I am noticing an odd phenomenon: Readers of this blog apologising for not reading my books.

Please don’t!

I do not write this blog to get people to read my books.1

I write it cause it’s fun and because I’m shockingly opinionated—seriously there is NOTHING I don’t have an opinion about2—and I like to share. Blog writing is the most relaxing fun writing I do.3

It saddens me if any of you are feeling guilty about not reading my books. Put that guilt away. You are excused from ever reading them. So no more apologies, okay?4

In other news an interview with me can be found here. Thanks for the great quessies, Cynthia.

Brooke Taylor is giving a copy of How to Ditch Your Fairy away for Faery Week of her Monster Month of Giveaways.

Bloomsbury’s HTDYF contest also continues. There are several different prizes but I think this one’s best: $150 gift certificate to Forever 21.

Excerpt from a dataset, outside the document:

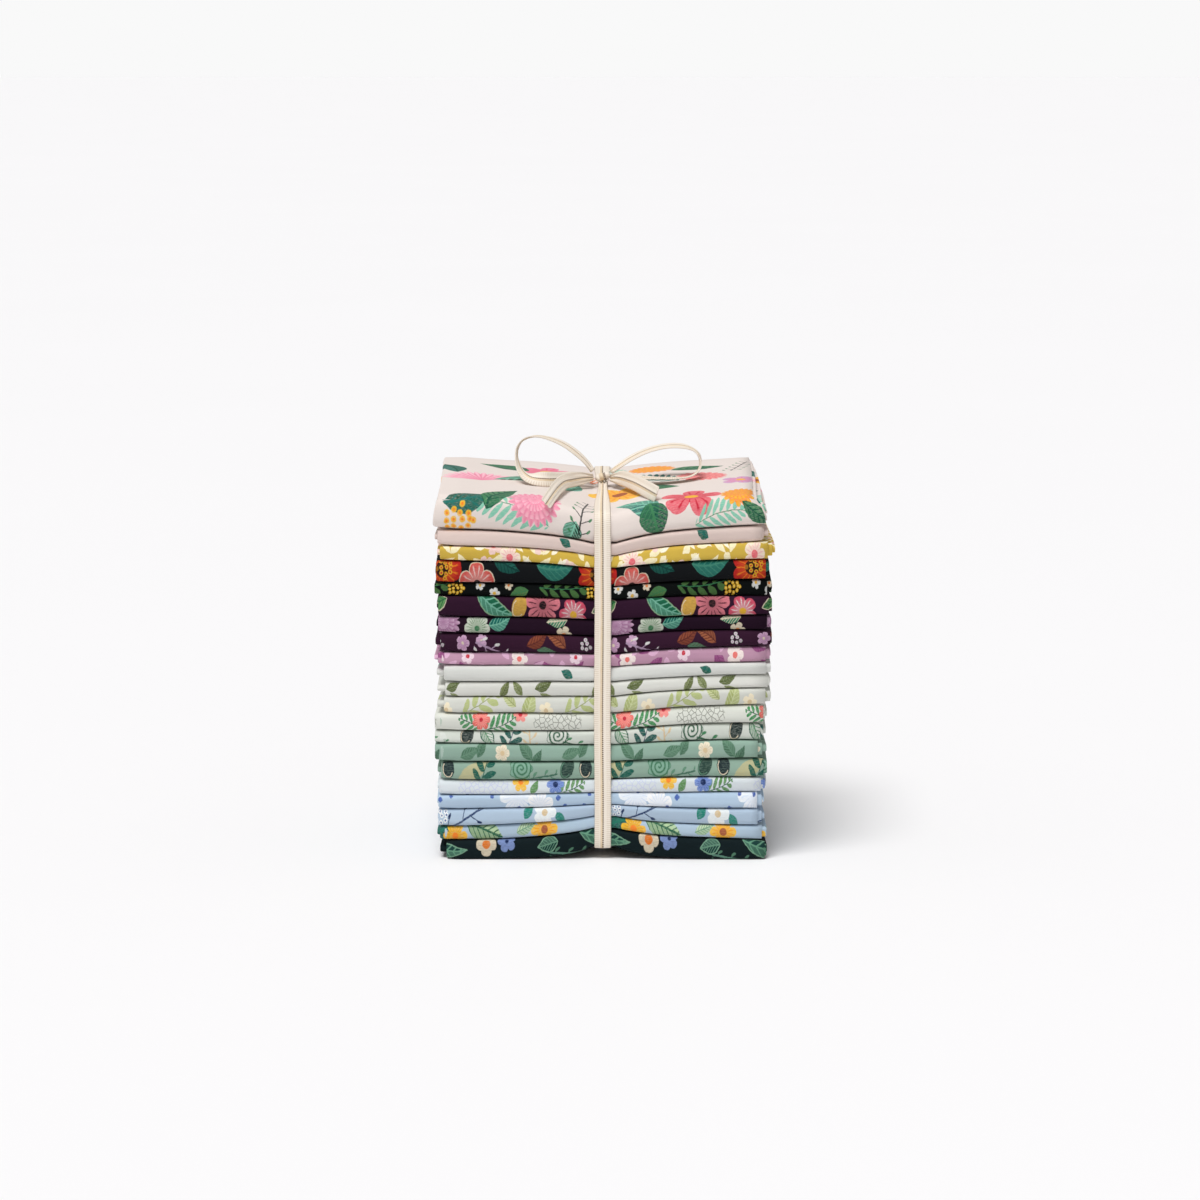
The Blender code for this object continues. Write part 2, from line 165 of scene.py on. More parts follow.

Shortly, I am off to Toronto. If you’re there come see me and Scott Monday:

Monday, 27 October, 7:00PM-8:00PM
Indigo Bookstore
Yorkdale Mall
3401 Dufferin Street
Toronto, Ontario

  1. Ewww!
  2. Ask me about wolves some time. Or chewing gum. Or musicals. Or corks.
  3. Way better than smelly novels.
  4. But do read E. Lockhart’s Disreputable History of Frankie Landau-Banks or Coe Booth’s Kendra or The Thief by Megan Whalen Turner.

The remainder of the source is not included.